Abstract

It is common knowledge that surfactants lower the surface tension of water. The typical textbook explanation of this phenomenon is that the force of attraction between surfactant and water molecules is less than that between two water molecules; hence the surface contraction force decreases in the presence of surfactants; however, this common description, based on the strength of intermolecular interactions, is overly simplified because it ignores an important thermodynamic function: the surface entropy of water. Here we report separate measurements of water's surface enthalpy and surface entropy in the presence of nonionic, zwitterionic, anionic, and cationic surfactants. While all of these surfactants decreased the surface enthalpy of water by 50-70%, the surface entropy of water could drop to near-zero or even negative values for ionic surfactants.

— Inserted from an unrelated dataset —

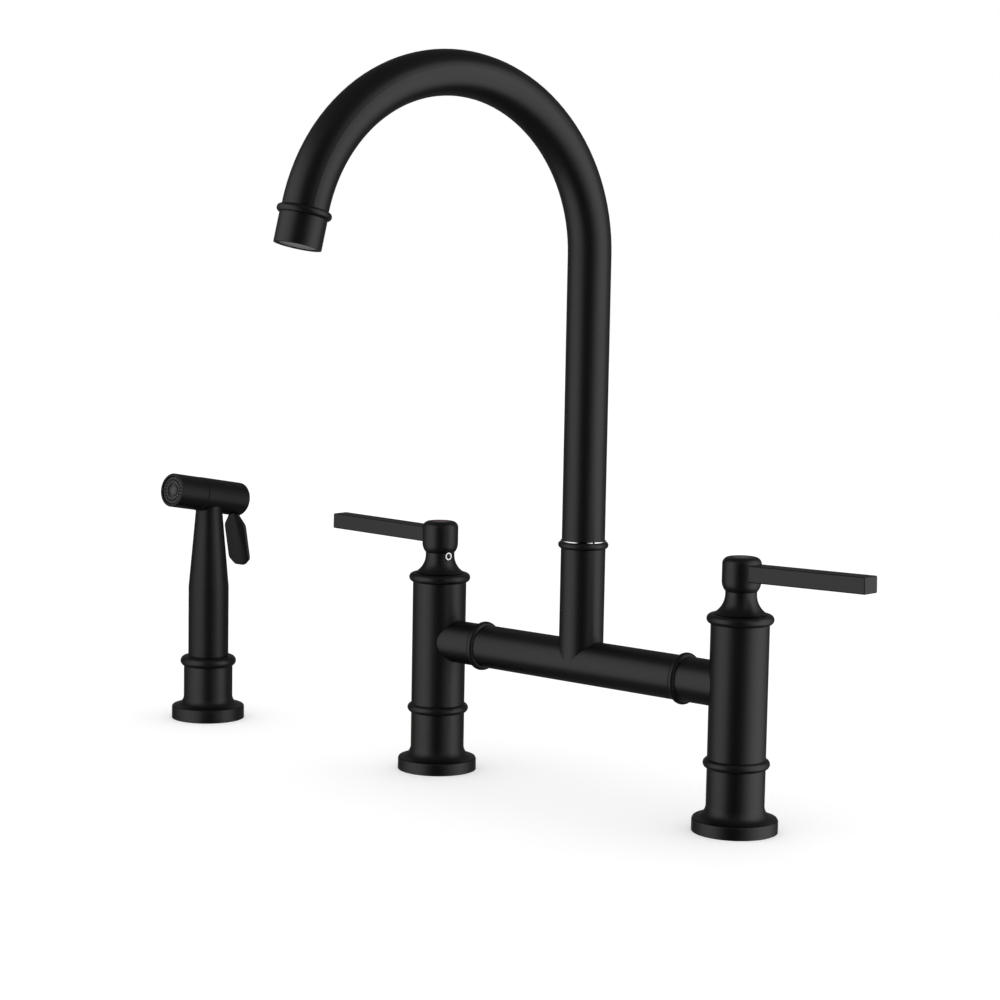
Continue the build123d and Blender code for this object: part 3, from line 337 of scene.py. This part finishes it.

Studies of this zero-entropy state of water surface using phase-sensitive sum-frequency generation (SFG) vibrational spectroscopy and molecular dynamics (MD) simulations suggested that the zero-entropy state of the water surface was associated with surfactant-induced ordering of water molecules and enhanced hydrogen bond formation at the water surface. Both effects reduce water molecules' degrees of freedom for motion and thus lower the surface entropy of water. The ability of a surfactant to decrease the surface entropy of water is in the order ionic > zwitterionic > nonionic. For all surfactant head groups surface entropy plays a critical role in determining the surface tension of water. The description of water's surface tension is not complete without considering its surface entropy.